SUPPLIED DATA –
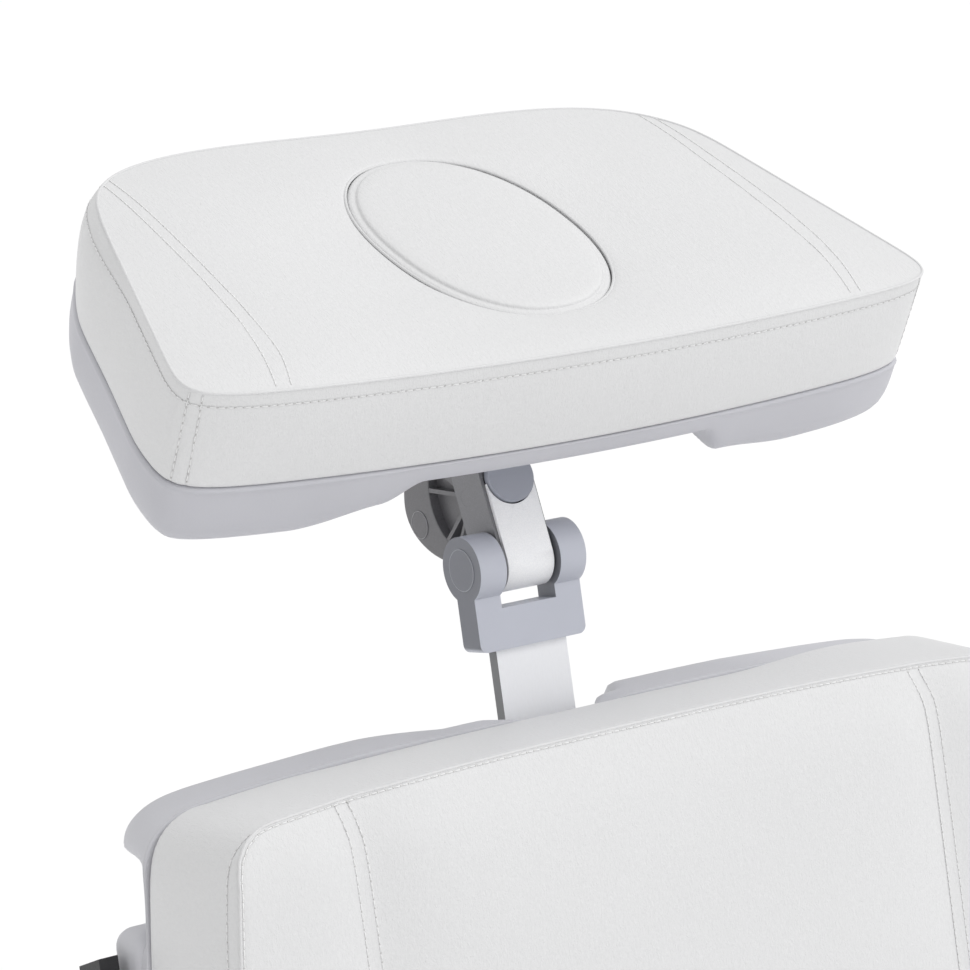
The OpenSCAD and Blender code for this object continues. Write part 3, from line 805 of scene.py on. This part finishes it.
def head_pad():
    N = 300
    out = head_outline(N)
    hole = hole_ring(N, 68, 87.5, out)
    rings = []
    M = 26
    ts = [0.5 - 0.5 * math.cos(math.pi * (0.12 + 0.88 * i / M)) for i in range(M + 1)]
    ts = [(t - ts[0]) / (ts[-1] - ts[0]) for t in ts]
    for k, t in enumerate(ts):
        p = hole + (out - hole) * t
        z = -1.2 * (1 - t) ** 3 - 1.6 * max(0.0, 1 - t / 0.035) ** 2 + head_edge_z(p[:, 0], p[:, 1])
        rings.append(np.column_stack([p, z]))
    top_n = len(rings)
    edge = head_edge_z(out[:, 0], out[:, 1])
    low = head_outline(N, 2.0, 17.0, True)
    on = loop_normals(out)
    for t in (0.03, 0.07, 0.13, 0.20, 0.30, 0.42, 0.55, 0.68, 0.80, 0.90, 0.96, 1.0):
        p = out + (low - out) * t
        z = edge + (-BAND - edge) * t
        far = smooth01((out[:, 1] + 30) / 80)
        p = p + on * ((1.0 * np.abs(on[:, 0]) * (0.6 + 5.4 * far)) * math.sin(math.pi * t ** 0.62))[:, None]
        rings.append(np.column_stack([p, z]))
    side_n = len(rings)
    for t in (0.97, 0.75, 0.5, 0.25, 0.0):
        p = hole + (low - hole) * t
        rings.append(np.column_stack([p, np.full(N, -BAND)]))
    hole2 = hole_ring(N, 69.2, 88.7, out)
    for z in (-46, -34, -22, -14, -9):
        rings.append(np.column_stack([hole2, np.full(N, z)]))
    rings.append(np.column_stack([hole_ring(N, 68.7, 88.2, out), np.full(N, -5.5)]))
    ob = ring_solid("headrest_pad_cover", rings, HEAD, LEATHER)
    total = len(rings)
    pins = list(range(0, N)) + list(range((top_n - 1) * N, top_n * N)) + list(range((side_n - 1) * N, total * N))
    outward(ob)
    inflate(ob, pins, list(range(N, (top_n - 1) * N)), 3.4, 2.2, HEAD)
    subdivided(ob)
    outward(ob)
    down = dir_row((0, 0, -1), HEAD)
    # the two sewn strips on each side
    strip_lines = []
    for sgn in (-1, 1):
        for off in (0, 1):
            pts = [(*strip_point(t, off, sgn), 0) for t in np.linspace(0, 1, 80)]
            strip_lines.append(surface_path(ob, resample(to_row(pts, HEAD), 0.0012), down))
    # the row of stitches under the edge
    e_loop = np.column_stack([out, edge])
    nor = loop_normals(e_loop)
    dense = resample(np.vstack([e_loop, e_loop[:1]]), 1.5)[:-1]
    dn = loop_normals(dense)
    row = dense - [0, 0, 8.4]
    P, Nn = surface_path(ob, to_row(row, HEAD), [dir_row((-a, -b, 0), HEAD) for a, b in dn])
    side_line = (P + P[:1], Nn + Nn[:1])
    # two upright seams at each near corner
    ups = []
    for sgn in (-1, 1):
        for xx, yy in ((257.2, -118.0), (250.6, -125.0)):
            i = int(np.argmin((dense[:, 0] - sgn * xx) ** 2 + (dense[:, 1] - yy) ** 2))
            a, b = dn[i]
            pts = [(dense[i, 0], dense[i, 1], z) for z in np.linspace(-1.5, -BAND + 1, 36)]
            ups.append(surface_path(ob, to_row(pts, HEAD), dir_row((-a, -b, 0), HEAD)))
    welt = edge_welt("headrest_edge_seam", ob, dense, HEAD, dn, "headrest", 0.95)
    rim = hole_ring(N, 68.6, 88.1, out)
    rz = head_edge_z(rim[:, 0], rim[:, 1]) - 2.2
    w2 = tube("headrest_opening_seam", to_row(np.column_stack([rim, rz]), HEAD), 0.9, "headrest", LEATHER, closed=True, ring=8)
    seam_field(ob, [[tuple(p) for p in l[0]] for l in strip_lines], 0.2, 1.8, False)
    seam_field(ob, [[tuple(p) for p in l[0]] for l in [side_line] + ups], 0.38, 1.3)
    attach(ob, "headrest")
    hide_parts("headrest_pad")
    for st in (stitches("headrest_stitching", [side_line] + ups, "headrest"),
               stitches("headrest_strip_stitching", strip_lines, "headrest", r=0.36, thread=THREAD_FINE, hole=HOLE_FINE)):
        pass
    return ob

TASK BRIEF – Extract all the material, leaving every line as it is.

SOLVED PROBLEM –
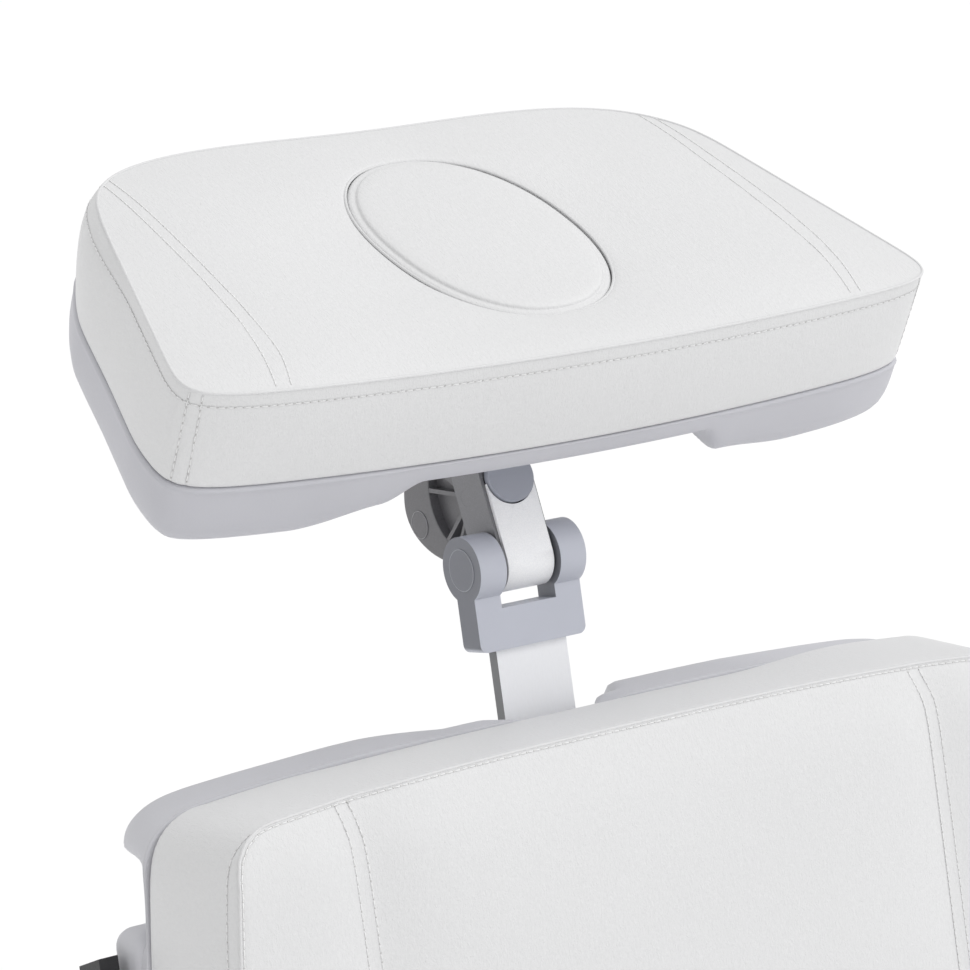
The OpenSCAD and Blender code for this object continues. Write part 3, from line 805 of scene.py on. This part finishes it.
def head_pad():
    N = 300
    out = head_outline(N)
    hole = hole_ring(N, 68, 87.5, out)
    rings = []
    M = 26
    ts = [0.5 - 0.5 * math.cos(math.pi * (0.12 + 0.88 * i / M)) for i in range(M + 1)]
    ts = [(t - ts[0]) / (ts[-1] - ts[0]) for t in ts]
    for k, t in enumerate(ts):
        p = hole + (out - hole) * t
        z = -1.2 * (1 - t) ** 3 - 1.6 * max(0.0, 1 - t / 0.035) ** 2 + head_edge_z(p[:, 0], p[:, 1])
        rings.append(np.column_stack([p, z]))
    top_n = len(rings)
    edge = head_edge_z(out[:, 0], out[:, 1])
    low = head_outline(N, 2.0, 17.0, True)
    on = loop_normals(out)
    for t in (0.03, 0.07, 0.13, 0.20, 0.30, 0.42, 0.55, 0.68, 0.80, 0.90, 0.96, 1.0):
        p = out + (low - out) * t
        z = edge + (-BAND - edge) * t
        far = smooth01((out[:, 1] + 30) / 80)
        p = p + on * ((1.0 * np.abs(on[:, 0]) * (0.6 + 5.4 * far)) * math.sin(math.pi * t ** 0.62))[:, None]
        rings.append(np.column_stack([p, z]))
    side_n = len(rings)
    for t in (0.97, 0.75, 0.5, 0.25, 0.0):
        p = hole + (low - hole) * t
        rings.append(np.column_stack([p, np.full(N, -BAND)]))
    hole2 = hole_ring(N, 69.2, 88.7, out)
    for z in (-46, -34, -22, -14, -9):
        rings.append(np.column_stack([hole2, np.full(N, z)]))
    rings.append(np.column_stack([hole_ring(N, 68.7, 88.2, out), np.full(N, -5.5)]))
    ob = ring_solid("headrest_pad_cover", rings, HEAD, LEATHER)
    total = len(rings)
    pins = list(range(0, N)) + list(range((top_n - 1) * N, top_n * N)) + list(range((side_n - 1) * N, total * N))
    outward(ob)
    inflate(ob, pins, list(range(N, (top_n - 1) * N)), 3.4, 2.2, HEAD)
    subdivided(ob)
    outward(ob)
    down = dir_row((0, 0, -1), HEAD)
    # the two sewn strips on each side
    strip_lines = []
    for sgn in (-1, 1):
        for off in (0, 1):
            pts = [(*strip_point(t, off, sgn), 0) for t in np.linspace(0, 1, 80)]
            strip_lines.append(surface_path(ob, resample(to_row(pts, HEAD), 0.0012), down))
    # the row of stitches under the edge
    e_loop = np.column_stack([out, edge])
    nor = loop_normals(e_loop)
    dense = resample(np.vstack([e_loop, e_loop[:1]]), 1.5)[:-1]
    dn = loop_normals(dense)
    row = dense - [0, 0, 8.4]
    P, Nn = surface_path(ob, to_row(row, HEAD), [dir_row((-a, -b, 0), HEAD) for a, b in dn])
    side_line = (P + P[:1], Nn + Nn[:1])
    # two upright seams at each near corner
    ups = []
    for sgn in (-1, 1):
        for xx, yy in ((257.2, -118.0), (250.6, -125.0)):
            i = int(np.argmin((dense[:, 0] - sgn * xx) ** 2 + (dense[:, 1] - yy) ** 2))
            a, b = dn[i]
            pts = [(dense[i, 0], dense[i, 1], z) for z in np.linspace(-1.5, -BAND + 1, 36)]
            ups.append(surface_path(ob, to_row(pts, HEAD), dir_row((-a, -b, 0), HEAD)))
    welt = edge_welt("headrest_edge_seam", ob, dense, HEAD, dn, "headrest", 0.95)
    rim = hole_ring(N, 68.6, 88.1, out)
    rz = head_edge_z(rim[:, 0], rim[:, 1]) - 2.2
    w2 = tube("headrest_opening_seam", to_row(np.column_stack([rim, rz]), HEAD), 0.9, "headrest", LEATHER, closed=True, ring=8)
    seam_field(ob, [[tuple(p) for p in l[0]] for l in strip_lines], 0.2, 1.8, False)
    seam_field(ob, [[tuple(p) for p in l[0]] for l in [side_line] + ups], 0.38, 1.3)
    attach(ob, "headrest")
    hide_parts("headrest_pad")
    for st in (stitches("headrest_stitching", [side_line] + ups, "headrest"),
               stitches("headrest_strip_stitching", strip_lines, "headrest", r=0.36, thread=THREAD_FINE, hole=HOLE_FINE)):
        pass
    return ob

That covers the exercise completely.